__Task prompt__
Your answer should be a single number: the count of lines holding the word "parts".

Source data
— Begin —
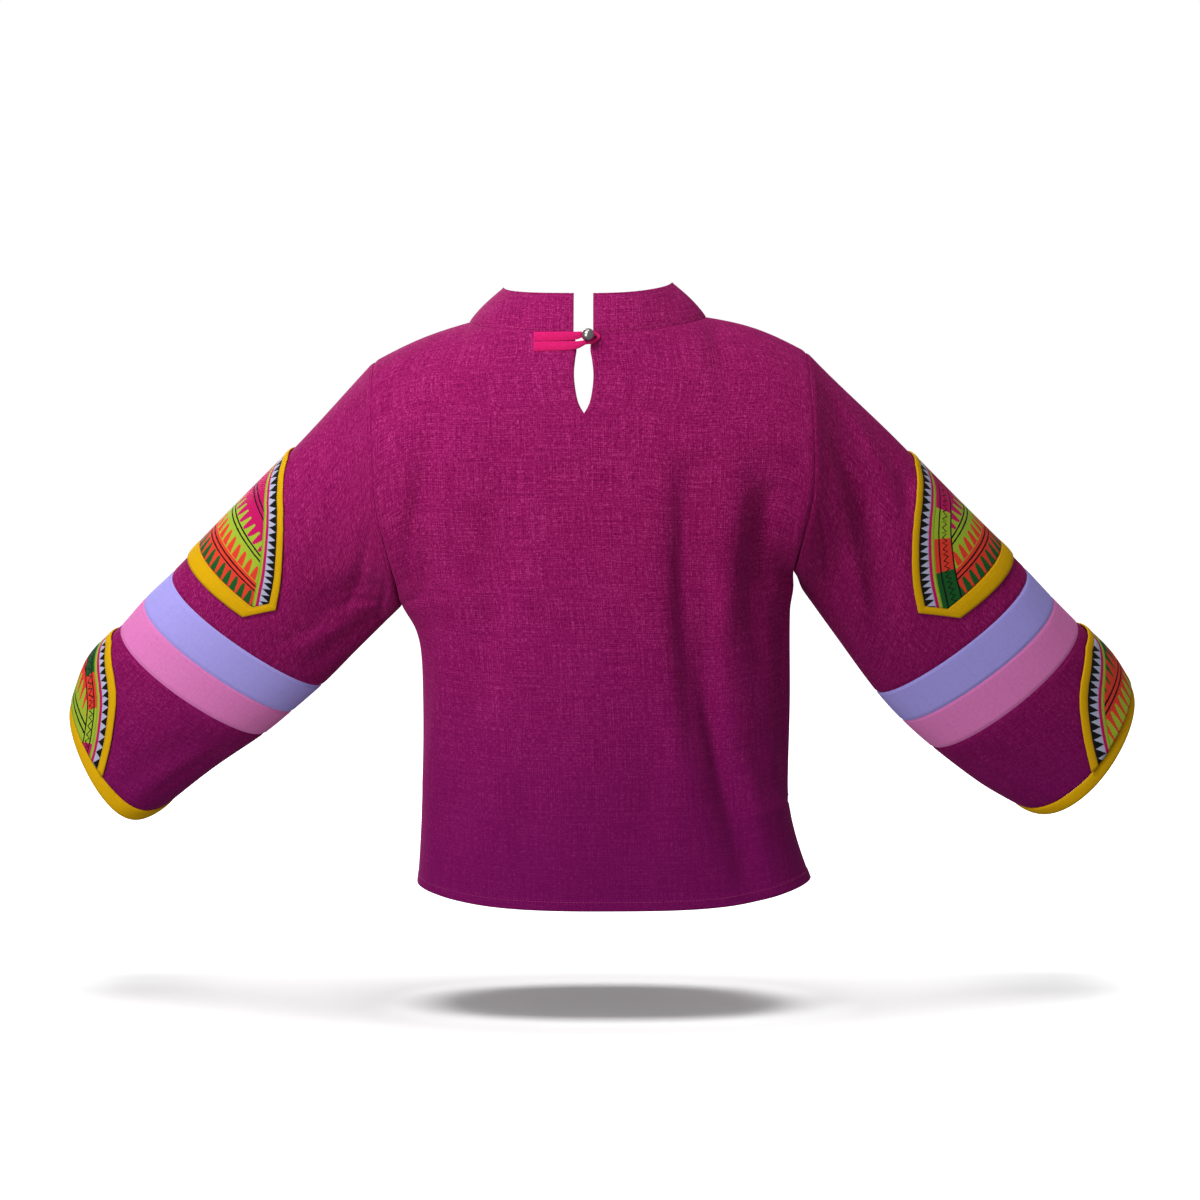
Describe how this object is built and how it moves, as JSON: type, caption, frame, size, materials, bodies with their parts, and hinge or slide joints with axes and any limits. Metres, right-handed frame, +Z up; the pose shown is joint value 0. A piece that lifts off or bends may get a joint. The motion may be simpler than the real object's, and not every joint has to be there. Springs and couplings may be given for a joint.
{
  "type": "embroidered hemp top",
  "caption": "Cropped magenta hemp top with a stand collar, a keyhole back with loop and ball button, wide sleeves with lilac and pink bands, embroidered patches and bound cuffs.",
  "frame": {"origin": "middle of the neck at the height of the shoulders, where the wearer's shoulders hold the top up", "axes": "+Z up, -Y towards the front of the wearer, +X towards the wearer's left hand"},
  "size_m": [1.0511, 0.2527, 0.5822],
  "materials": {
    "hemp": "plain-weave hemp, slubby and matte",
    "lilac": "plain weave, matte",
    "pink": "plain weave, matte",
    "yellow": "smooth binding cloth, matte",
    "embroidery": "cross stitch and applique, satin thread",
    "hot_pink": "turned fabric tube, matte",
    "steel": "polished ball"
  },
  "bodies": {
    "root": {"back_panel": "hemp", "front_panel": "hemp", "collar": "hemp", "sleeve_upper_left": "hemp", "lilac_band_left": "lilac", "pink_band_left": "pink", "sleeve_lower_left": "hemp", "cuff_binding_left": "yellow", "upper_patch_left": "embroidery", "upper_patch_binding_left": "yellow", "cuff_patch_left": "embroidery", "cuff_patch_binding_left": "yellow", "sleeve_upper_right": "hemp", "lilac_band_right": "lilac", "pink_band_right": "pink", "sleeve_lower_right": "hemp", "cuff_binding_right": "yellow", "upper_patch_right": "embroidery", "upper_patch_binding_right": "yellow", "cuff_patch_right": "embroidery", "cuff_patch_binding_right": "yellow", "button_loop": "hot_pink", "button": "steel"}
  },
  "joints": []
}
— End —
— Begin —
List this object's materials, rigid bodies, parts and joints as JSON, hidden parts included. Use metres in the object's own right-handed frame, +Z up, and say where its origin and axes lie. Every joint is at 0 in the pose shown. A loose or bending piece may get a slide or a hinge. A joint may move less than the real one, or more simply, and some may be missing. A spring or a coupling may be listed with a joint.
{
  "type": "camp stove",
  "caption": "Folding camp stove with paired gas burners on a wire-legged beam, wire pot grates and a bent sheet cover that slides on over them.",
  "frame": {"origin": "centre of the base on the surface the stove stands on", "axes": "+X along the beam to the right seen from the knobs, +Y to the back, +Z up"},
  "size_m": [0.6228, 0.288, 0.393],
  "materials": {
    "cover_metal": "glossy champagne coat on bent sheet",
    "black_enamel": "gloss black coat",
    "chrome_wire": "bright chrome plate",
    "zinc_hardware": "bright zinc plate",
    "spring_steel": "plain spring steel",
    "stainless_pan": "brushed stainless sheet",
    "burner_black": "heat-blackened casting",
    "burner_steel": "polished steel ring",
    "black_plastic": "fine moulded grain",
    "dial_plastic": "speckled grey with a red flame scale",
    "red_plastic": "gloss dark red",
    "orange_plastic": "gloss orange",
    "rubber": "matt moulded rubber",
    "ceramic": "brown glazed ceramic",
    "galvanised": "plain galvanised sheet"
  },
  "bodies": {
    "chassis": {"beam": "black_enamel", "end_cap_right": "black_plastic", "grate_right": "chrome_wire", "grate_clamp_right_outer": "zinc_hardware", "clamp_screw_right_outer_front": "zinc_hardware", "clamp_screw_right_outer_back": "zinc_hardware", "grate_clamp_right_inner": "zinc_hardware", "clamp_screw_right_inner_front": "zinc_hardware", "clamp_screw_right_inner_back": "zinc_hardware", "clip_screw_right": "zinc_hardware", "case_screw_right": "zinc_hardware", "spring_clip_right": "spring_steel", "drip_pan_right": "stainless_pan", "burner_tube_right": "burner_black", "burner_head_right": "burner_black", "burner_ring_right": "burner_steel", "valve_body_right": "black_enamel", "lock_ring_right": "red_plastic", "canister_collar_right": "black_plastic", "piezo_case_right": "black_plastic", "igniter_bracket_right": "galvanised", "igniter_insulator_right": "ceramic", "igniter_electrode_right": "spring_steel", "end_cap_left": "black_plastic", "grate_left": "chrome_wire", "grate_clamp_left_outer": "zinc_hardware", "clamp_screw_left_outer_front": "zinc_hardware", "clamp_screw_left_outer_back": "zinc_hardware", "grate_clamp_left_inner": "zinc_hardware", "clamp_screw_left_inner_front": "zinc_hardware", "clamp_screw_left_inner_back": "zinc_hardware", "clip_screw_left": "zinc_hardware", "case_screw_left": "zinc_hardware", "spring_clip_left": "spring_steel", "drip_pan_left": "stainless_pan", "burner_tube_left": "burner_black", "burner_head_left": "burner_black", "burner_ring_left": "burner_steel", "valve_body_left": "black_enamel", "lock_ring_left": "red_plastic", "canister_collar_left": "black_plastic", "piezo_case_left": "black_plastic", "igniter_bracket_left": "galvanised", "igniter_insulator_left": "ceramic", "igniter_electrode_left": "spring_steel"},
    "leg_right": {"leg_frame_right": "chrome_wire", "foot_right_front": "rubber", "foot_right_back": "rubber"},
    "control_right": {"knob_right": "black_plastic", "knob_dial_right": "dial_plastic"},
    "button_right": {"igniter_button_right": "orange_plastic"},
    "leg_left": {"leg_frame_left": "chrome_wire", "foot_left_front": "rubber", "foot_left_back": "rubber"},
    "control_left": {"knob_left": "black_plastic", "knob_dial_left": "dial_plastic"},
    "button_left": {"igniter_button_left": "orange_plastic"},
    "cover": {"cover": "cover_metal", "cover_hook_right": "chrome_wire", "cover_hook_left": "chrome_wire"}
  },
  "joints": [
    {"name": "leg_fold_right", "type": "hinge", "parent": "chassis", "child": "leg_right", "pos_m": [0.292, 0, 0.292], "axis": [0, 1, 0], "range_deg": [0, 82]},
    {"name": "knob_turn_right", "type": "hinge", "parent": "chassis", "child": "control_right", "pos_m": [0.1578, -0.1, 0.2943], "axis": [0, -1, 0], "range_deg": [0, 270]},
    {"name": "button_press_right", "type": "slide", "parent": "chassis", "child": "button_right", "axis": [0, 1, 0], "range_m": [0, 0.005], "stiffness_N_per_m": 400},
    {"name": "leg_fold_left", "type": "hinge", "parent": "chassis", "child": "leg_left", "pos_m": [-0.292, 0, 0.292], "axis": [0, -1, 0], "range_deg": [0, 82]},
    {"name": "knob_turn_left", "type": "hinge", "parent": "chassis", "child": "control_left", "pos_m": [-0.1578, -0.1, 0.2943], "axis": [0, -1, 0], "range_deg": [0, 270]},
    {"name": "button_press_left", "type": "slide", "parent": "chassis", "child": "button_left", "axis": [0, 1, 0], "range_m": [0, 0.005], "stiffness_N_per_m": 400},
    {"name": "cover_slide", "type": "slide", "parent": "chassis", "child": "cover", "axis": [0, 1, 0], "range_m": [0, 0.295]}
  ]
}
— End —
__Solution to the exercise__
2